Os passivos citados pelo órgão controlador são referentes a 18 ações coletivas trabalhistas, movidas por sindicatos e empregados contra a estatal, que cobram diferenças salariais acumuladas ao longo de anos, com valores corrigidos e acrescidos de juros. A estatal passou a considerar cada ação trabalhista coletiva pelo valor simbólico de R$ 1.
As ações não têm relação com demissões, mas com o pagamento de adicionais salariais a carteiros, tema que gerou um passivo bilionário após decisões da Justiça do Trabalho favoráveis aos trabalhadores.
Nesse contexto, segundo a CGU, os Correios passaram a sustentar que poderiam compensar os valores cobrados nessas ações com supostos créditos decorrentes de outro processo judicial, no qual a estatal questiona a legalidade de uma portaria que regulamentou o adicional de periculosidade. A compensação, no entanto, foi registrada antes de qualquer decisão definitiva da Justiça, com base apenas na expectativa de êxito futuro.
“Em especial, constatou-se que a prática de compensação entre ações judiciais distintas, adotada pela ECT para justificar a redução de provisão no montante de R$ 1,032 bilhão para R$ 18,00, não se encontra em conformidade com os princípios e as normas contábeis vigentes. Tal procedimento resultou em um registro contábil que não reflete com fidelidade a obrigação presente da entidade, descumprindo os critérios de reconhecimento, mensuração e evidenciação contábil”, cita a CGU.
Crise
Conforme o Metrópoles mostrou, os Correios atingem hoje o ponto mais crítico em mais de uma década, acumulando 13 trimestres consecutivos de prejuízo e encerrando setembro deste ano com um rombo estimado em R$ 6 bilhões.

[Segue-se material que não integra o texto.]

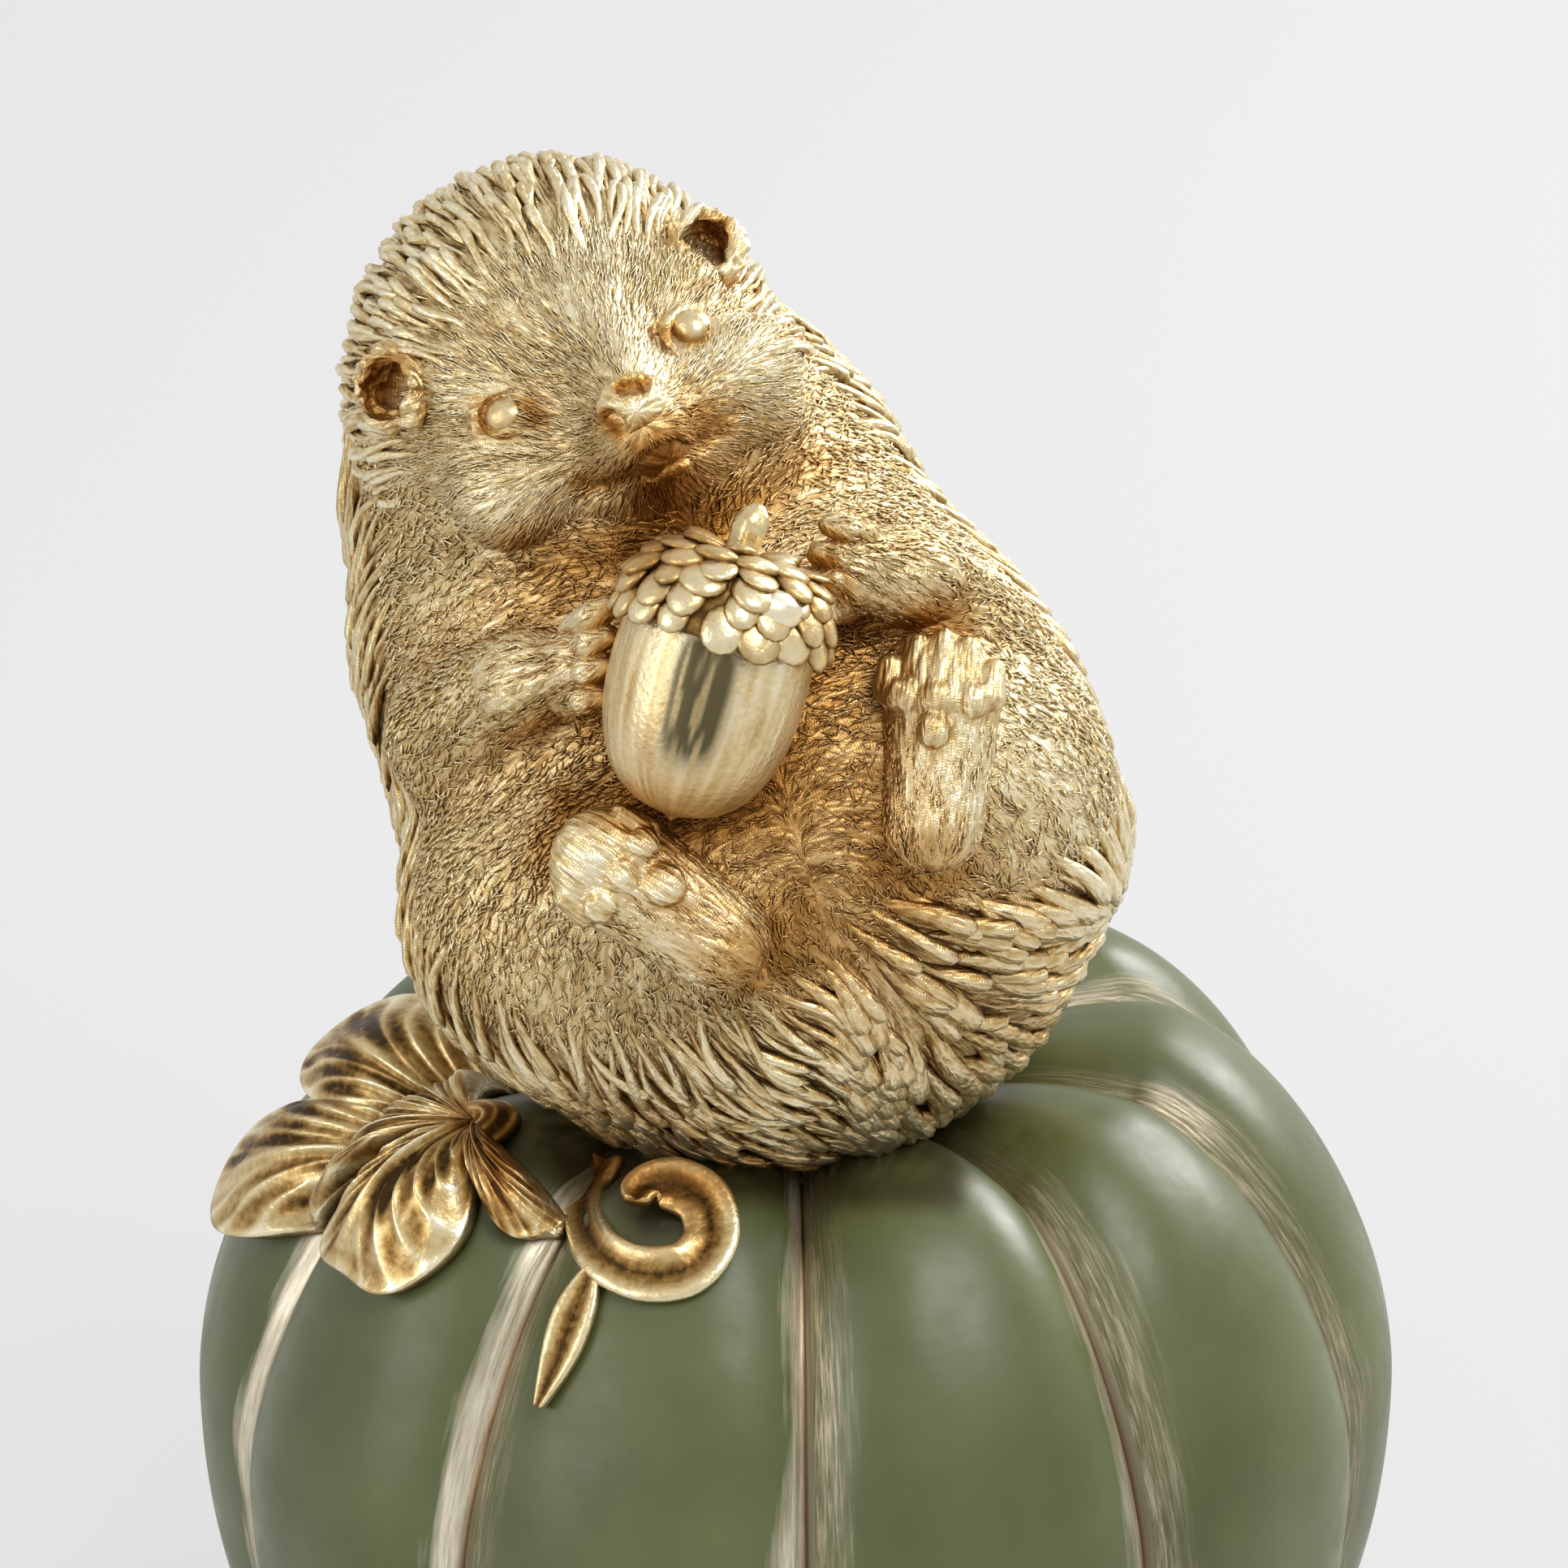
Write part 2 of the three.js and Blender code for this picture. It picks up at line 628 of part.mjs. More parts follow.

Técnicos ouvidos pela reportagem apontam que a estratégia adotada pela estatal permitiu reduzir despesas e obrigações apenas no papel, mesmo sem evidências robustas de que não haverá desembolso no futuro.
Ocorre que, segundo a avaliação dos técnicos, caso a Justiça não reconheça o direito à compensação defendida pelos Correios, a estatal poderá ser obrigada a recolocar integralmente o passivo no balanço, com efeitos retroativos, podendo agravar o rombo da estatal.
“As fragilidades na mensuração e a falta de evidências adequadas e suficientes quanto à correspondência entre os empregados considerados na compensação e aqueles na liquidação das ações indicam riscos persistentes de distorção nos valores reportados. A continuidade da análise e a necessidade de uma apuração mais rigorosa são recomendadas para assegurar a integridade e a exatidão das informações financeiras da entidade”, salienta o órgão.
Contábeis
A situação financeira dos Correios exige cautela e, diante desse cenário, técnicos da Controladoria-Geral da União (CGU) recomendaram que a estatal refaça imediatamente, e com máxima urgência, os registros contábeis, além de revisar os cálculos que embasaram a compensação questionada.
A CGU contesta a lógica adotada pela empresa, que passou a registrar em seus relatórios contábeis que cada uma das 18 ações trabalhistas coletivas teria valor simbólico de apenas R$ 1, mesmo sem decisão judicial definitiva. Para os auditores, a prática maquia um possível rombo bilionário que ainda pode se materializar.
A medida ocorre em meio à decisão dos Correios de ampliar a meta do Programa de Demissão Voluntária (PDV) para até 15 mil funcionários. A previsão é de que cerca de 10 mil trabalhadores sejam desligados em 2026 e outros 5 mil em 2027.
Embora o PDV possa resultar, no longo prazo, em uma economia estimada em R$ 1,4 bilhão, o programa gera custos imediatos para a estatal, como o pagamento de indenizações e incentivos financeiros aos empregados que aderirem ao plano. Esses desembolsos iniciais tendem a pressionar o caixa da empresa antes que qualquer redução efetiva de despesas seja alcançada.
Recentemente, o Tesouro Nacional autorizou um empréstimo de até R$ 12 bilhões aos Correios, com prazo de 15 anos para pagamento, além de três anos de carência antes do início da amortização e juros equivalentes a cerca de 115% do CDI (próximo à Selic), abaixo do teto autorizado de 120% do CDI. Caso a estatal não consiga honrar o pagamento, o Tesouro assume a dívida.
O Metrópoles procurou a estatal e até o fechamento desta edição, não houve retorno. O espaço permanece aberto para manifestações.